“I think the safe environment is really vital because we all. I know that I would worry if I posted some random thing that I began thinking. I would worry about how that might be perceived. Is it going to sound stupid? Is it going to sound unacademic? Is it going to sound… I think you get what I’m trying to say. There’s a certain fear of asking the question. Especially if you don’t feel that you’re in your safe space because you don’t want to feel like you’re making a fool of yourself” (Student quoted in Farrell et al., 2019, p. 17)
So far, in this book, we have examined the importance of establishing social presence, explored how to create interactive online classrooms, and considered how to use effective collaborative activities. We have focused primarily on the challenges faced by online educators. But students new to online learning will also face many obstacles. It is very important that online educators know how to support these students in achieving their goals. In this chapter, we will look at strategies that can be used to support online students.
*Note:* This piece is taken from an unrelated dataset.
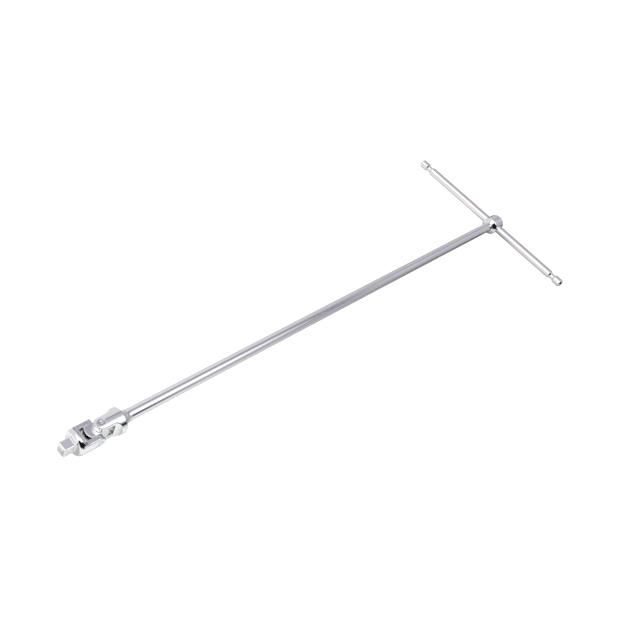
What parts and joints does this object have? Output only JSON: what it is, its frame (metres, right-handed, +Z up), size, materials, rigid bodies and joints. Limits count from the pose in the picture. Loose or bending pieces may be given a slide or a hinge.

What does the literature say?
Effective and holistic student support plays an important role in online student engagement and successful study completion. The literature indicates that online students are more vulnerable to attrition and have typically lower course completion (Woodley & Simpson, 2014). First year is the most vulnerable period, when students are most likely to withdraw (Jones, 2008). Therefore an important element in the structures of student support is a strategic approach to the orientation of new students (Brunton, Brown, Costello, Farrell, & Mahon 2017; Brunton, Brown, Costello, & Farrell, 2018; Brunton, Brown, Costello, & Farrell, 2019).
An engaged student is typically a successful student. Online student engagement is a complex phenomenon which is influenced by socio-cultural, structural, and psychosocial factors (Kahu, 2013). Student engagement is influenced by psychosocial factors such as peer community, an engaging online teacher, and confidence and by structural factors such as lifeload and course design (Farrell & Brunton, 2020). Further, feeling that they belong to a community has an impact on the learning experiences of online students (Buck, 2016; O’ Shea et al., 2015). Establishing social presence and strong levels of course interaction support the development of a sense of community and belonging in students (Buck, 2016; Veletsianos & Navarrete, 2012).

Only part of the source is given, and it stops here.